You are or have been actively involved at a leadership level in many of the organizations in the Iranian-American community including the National Iranian American Council, and Pars Equality Center. Why you are so passionate about the community and what do you believe the future holds?
We are an immigrant community that has punched above our weight in academia, the arts, business and many other arenas; however, we have yet to amplify our collective voice in American civic life. Even as a child, I felt a calling to organize and strengthen our community, and did such work through various civic organizations. As an undergraduate, I conducted honors research on the role of the Internet in Iran and saw the power of bridging the dynamic Iranian diaspora with the aspiring young population of Iran who by and large wish to integrate the 18th largest economy in the world with its fellow nation-states.

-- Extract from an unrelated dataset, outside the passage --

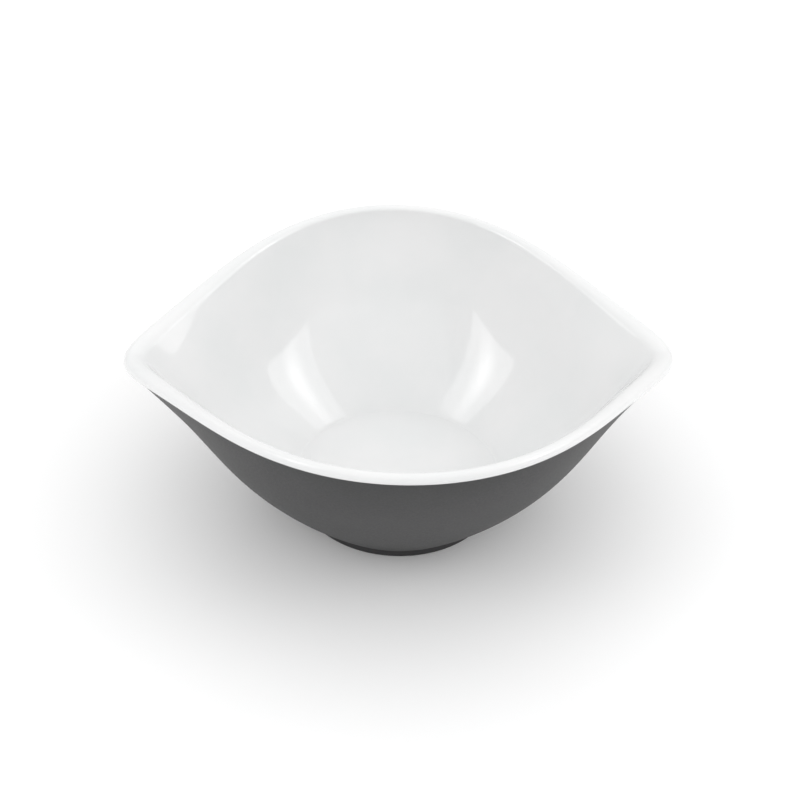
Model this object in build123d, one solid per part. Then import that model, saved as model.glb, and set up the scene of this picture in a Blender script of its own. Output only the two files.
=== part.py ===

In this light, the recent P5+1 nuclear deal was a victory not only for peace and diplomacy, but for the Iranian-American community as well. Our participation in the process and engagement with decision-makers was and remains absolutely crucial to the avoidance of war and ongoing progress toward lifting sanctions that disproportionately harm ordinary citizens. As an American of Iranian descent, I want to weave the considerable contributions of our community into the fabric of American life while forging ties that secure a more colorful future for the world. Even more, I want to help build the infrastructure of our community in the United States, including the hundreds of civil society organizations I hope we establish, so that future generations of Iranian-Americans have the solid foundation and role models for lasting success.